*What the task requires:* Print all the data, keeping every line exactly as it is.

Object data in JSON

•••

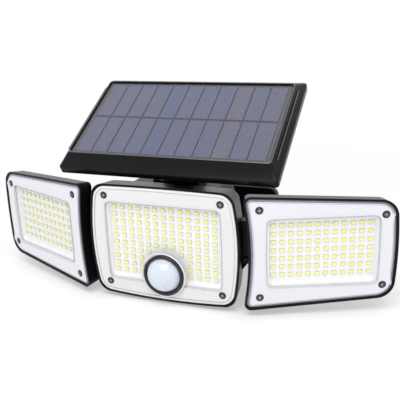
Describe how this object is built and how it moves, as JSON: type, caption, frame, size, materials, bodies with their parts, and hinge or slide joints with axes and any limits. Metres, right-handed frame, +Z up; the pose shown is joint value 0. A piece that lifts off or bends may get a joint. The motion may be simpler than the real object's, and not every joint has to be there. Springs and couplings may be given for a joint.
{
  "type": "motion sensor security light",
  "caption": "Wall-mounted solar security light: a centre lamp with a motion sensor, a hinged lamp on each side, and a tilting solar panel above.",
  "frame": {"origin": "middle of the wall plate's back face", "axes": "+Y into the wall, +Z up, +X to the right for a viewer who faces the lamps"},
  "size_m": [0.3264, 0.135, 0.155],
  "materials": {
    "black_shell": "fine moulded grain",
    "white_cover": "gloss",
    "reflector": "gloss",
    "led": "gloss",
    "led_board": "gloss",
    "seal": "matte",
    "sensor_ring": "gloss",
    "sensor_lens": "satin, lets light through",
    "sensor_can": "satin",
    "black_screw": "satin",
    "bolt": "satin",
    "cell_wrap": "gloss",
    "cradle": "matte",
    "board": "satin",
    "switch": "satin",
    "button": "soft satin",
    "solar_cell": "fine ribbed gloss",
    "solar_sheet": "satin",
    "panel_glass": "clear gloss",
    "bush": "satin"
  },
  "bodies": {
    "wall": {"wall_plate": "black_shell", "wall_arm": "black_shell", "arm_screws": "black_screw", "neck_bolt": "bolt", "neck_nut": "bolt"},
    "lamp": {"centre_housing": "black_shell", "rear_housing": "black_shell", "rear_gasket": "seal", "centre_gasket": "seal", "centre_reflector": "reflector", "centre_led_board": "led_board", "centre_leds": "led", "centre_cover": "white_cover", "pir_ring": "sensor_ring", "pir_dome": "sensor_lens", "pir_sensor": "sensor_can", "centre_cover_screws": "black_screw", "battery_cells": "cell_wrap", "battery_cradle": "cradle", "driver_board": "board", "button_switch": "switch", "rear_screws": "black_screw", "left_hinge_pin": "bolt", "right_hinge_pin": "bolt", "left_hinge_bushes": "bush", "right_hinge_bushes": "bush", "panel_bracket": "black_shell", "panel_bracket_screws": "black_screw", "panel_bolt": "bolt", "panel_nut": "bolt"},
    "button": {"mode_button": "button"},
    "panel": {"panel_frame": "black_shell", "panel_glass": "panel_glass", "solar_cells": "solar_cell", "panel_board": "solar_sheet", "panel_back": "black_shell", "panel_screws": "black_screw"},
    "left_lamp": {"left_housing": "black_shell", "left_arm": "black_shell", "left_arm_screws": "black_screw", "left_gasket": "seal", "left_reflector": "reflector", "left_led_board": "led_board", "left_leds": "led", "left_cover": "white_cover", "left_cover_screws": "black_screw"},
    "right_lamp": {"right_housing": "black_shell", "right_arm": "black_shell", "right_arm_screws": "black_screw", "right_gasket": "seal", "right_reflector": "reflector", "right_led_board": "led_board", "right_leds": "led", "right_cover": "white_cover", "right_cover_screws": "black_screw"}
  },
  "joints": [
    {"name": "head_tilt", "type": "hinge", "parent": "wall", "child": "lamp", "pos_m": [0, -0.058, 0.018], "axis": [1, 0, 0], "range_deg": [0, 35]},
    {"name": "panel_tilt", "type": "hinge", "parent": "lamp", "child": "panel", "pos_m": [0, -0.066, 0.07], "axis": [1, 0, 0], "range_deg": [-29.5, 0]},
    {"name": "right_swing", "type": "hinge", "parent": "lamp", "child": "right_lamp", "pos_m": [0.067, -0.103, 0.018], "axis": [0, 0, 1], "range_deg": [-13, 45]},
    {"name": "left_swing", "type": "hinge", "parent": "lamp", "child": "left_lamp", "pos_m": [-0.067, -0.103, 0.018], "axis": [0, 0, -1], "range_deg": [-13, 45]},
    {"name": "button_press", "type": "slide", "parent": "lamp", "child": "button", "axis": [0, 0, 1], "range_m": [0, 0.001], "stiffness_N_per_m": 400, "springref_m": -0.0005}
  ]
}
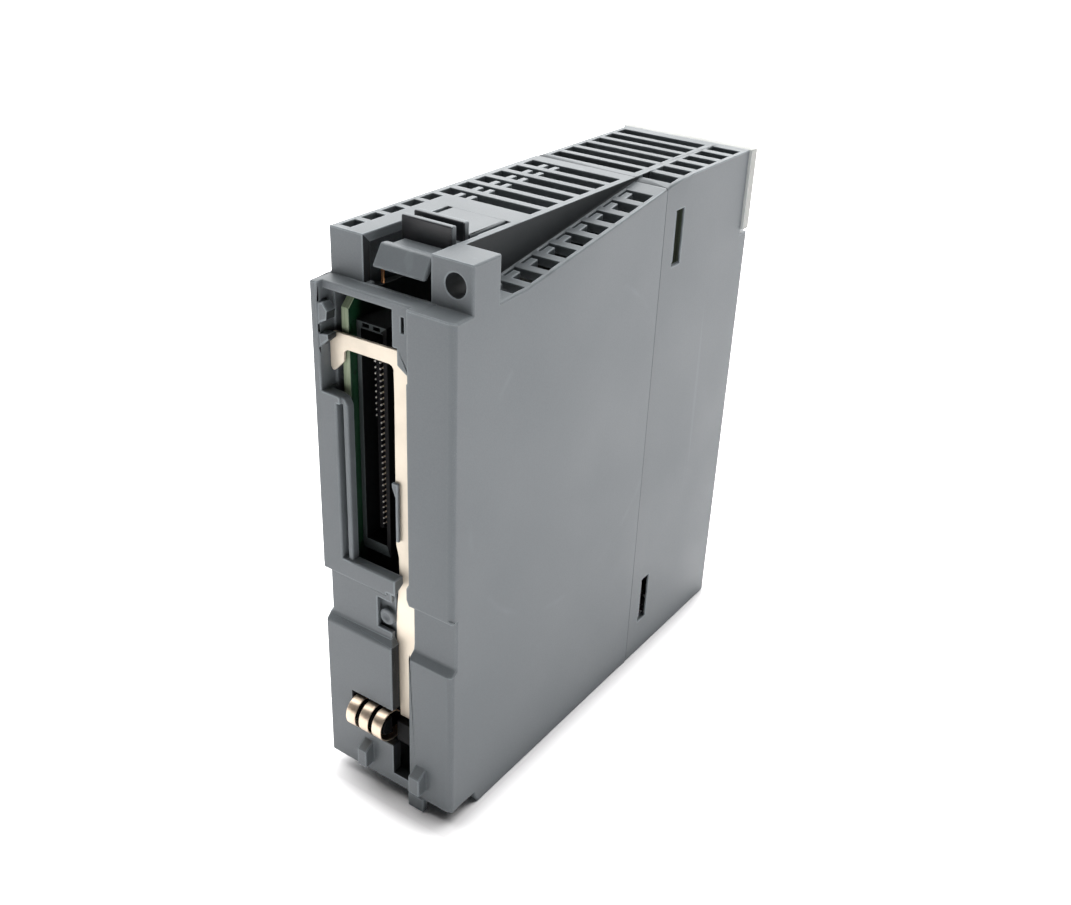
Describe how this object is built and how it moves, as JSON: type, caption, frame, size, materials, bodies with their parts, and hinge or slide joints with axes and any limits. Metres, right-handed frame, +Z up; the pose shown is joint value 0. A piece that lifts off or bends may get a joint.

•••

*Task response:*
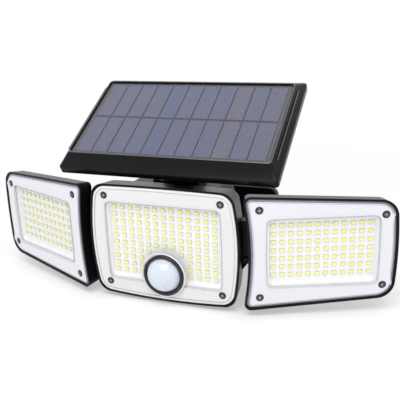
Describe how this object is built and how it moves, as JSON: type, caption, frame, size, materials, bodies with their parts, and hinge or slide joints with axes and any limits. Metres, right-handed frame, +Z up; the pose shown is joint value 0. A piece that lifts off or bends may get a joint. The motion may be simpler than the real object's, and not every joint has to be there. Springs and couplings may be given for a joint.
{
  "type": "motion sensor security light",
  "caption": "Wall-mounted solar security light: a centre lamp with a motion sensor, a hinged lamp on each side, and a tilting solar panel above.",
  "frame": {"origin": "middle of the wall plate's back face", "axes": "+Y into the wall, +Z up, +X to the right for a viewer who faces the lamps"},
  "size_m": [0.3264, 0.135, 0.155],
  "materials": {
    "black_shell": "fine moulded grain",
    "white_cover": "gloss",
    "reflector": "gloss",
    "led": "gloss",
    "led_board": "gloss",
    "seal": "matte",
    "sensor_ring": "gloss",
    "sensor_lens": "satin, lets light through",
    "sensor_can": "satin",
    "black_screw": "satin",
    "bolt": "satin",
    "cell_wrap": "gloss",
    "cradle": "matte",
    "board": "satin",
    "switch": "satin",
    "button": "soft satin",
    "solar_cell": "fine ribbed gloss",
    "solar_sheet": "satin",
    "panel_glass": "clear gloss",
    "bush": "satin"
  },
  "bodies": {
    "wall": {"wall_plate": "black_shell", "wall_arm": "black_shell", "arm_screws": "black_screw", "neck_bolt": "bolt", "neck_nut": "bolt"},
    "lamp": {"centre_housing": "black_shell", "rear_housing": "black_shell", "rear_gasket": "seal", "centre_gasket": "seal", "centre_reflector": "reflector", "centre_led_board": "led_board", "centre_leds": "led", "centre_cover": "white_cover", "pir_ring": "sensor_ring", "pir_dome": "sensor_lens", "pir_sensor": "sensor_can", "centre_cover_screws": "black_screw", "battery_cells": "cell_wrap", "battery_cradle": "cradle", "driver_board": "board", "button_switch": "switch", "rear_screws": "black_screw", "left_hinge_pin": "bolt", "right_hinge_pin": "bolt", "left_hinge_bushes": "bush", "right_hinge_bushes": "bush", "panel_bracket": "black_shell", "panel_bracket_screws": "black_screw", "panel_bolt": "bolt", "panel_nut": "bolt"},
    "button": {"mode_button": "button"},
    "panel": {"panel_frame": "black_shell", "panel_glass": "panel_glass", "solar_cells": "solar_cell", "panel_board": "solar_sheet", "panel_back": "black_shell", "panel_screws": "black_screw"},
    "left_lamp": {"left_housing": "black_shell", "left_arm": "black_shell", "left_arm_screws": "black_screw", "left_gasket": "seal", "left_reflector": "reflector", "left_led_board": "led_board", "left_leds": "led", "left_cover": "white_cover", "left_cover_screws": "black_screw"},
    "right_lamp": {"right_housing": "black_shell", "right_arm": "black_shell", "right_arm_screws": "black_screw", "right_gasket": "seal", "right_reflector": "reflector", "right_led_board": "led_board", "right_leds": "led", "right_cover": "white_cover", "right_cover_screws": "black_screw"}
  },
  "joints": [
    {"name": "head_tilt", "type": "hinge", "parent": "wall", "child": "lamp", "pos_m": [0, -0.058, 0.018], "axis": [1, 0, 0], "range_deg": [0, 35]},
    {"name": "panel_tilt", "type": "hinge", "parent": "lamp", "child": "panel", "pos_m": [0, -0.066, 0.07], "axis": [1, 0, 0], "range_deg": [-29.5, 0]},
    {"name": "right_swing", "type": "hinge", "parent": "lamp", "child": "right_lamp", "pos_m": [0.067, -0.103, 0.018], "axis": [0, 0, 1], "range_deg": [-13, 45]},
    {"name": "left_swing", "type": "hinge", "parent": "lamp", "child": "left_lamp", "pos_m": [-0.067, -0.103, 0.018], "axis": [0, 0, -1], "range_deg": [-13, 45]},
    {"name": "button_press", "type": "slide", "parent": "lamp", "child": "button", "axis": [0, 0, 1], "range_m": [0, 0.001], "stiffness_N_per_m": 400, "springref_m": -0.0005}
  ]
}
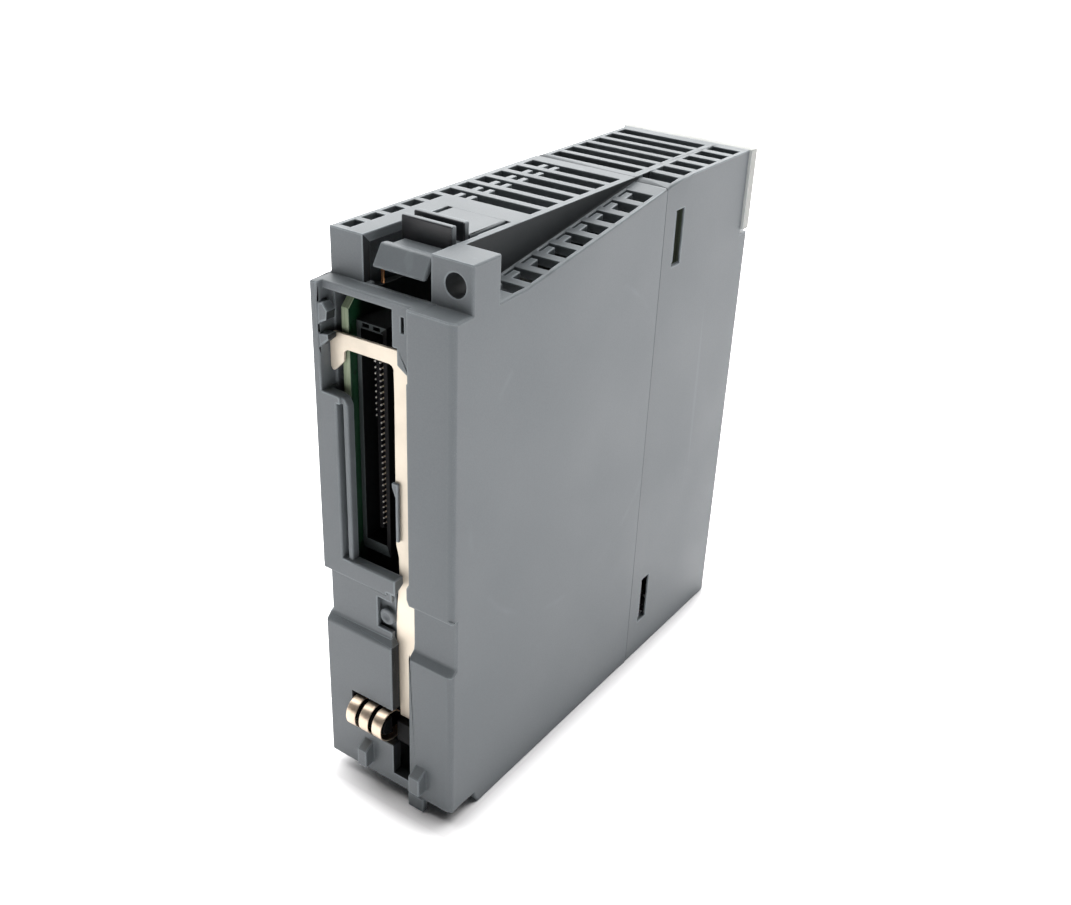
Describe how this object is built and how it moves, as JSON: type, caption, frame, size, materials, bodies with their parts, and hinge or slide joints with axes and any limits. Metres, right-handed frame, +Z up; the pose shown is joint value 0. A piece that lifts off or bends may get a joint.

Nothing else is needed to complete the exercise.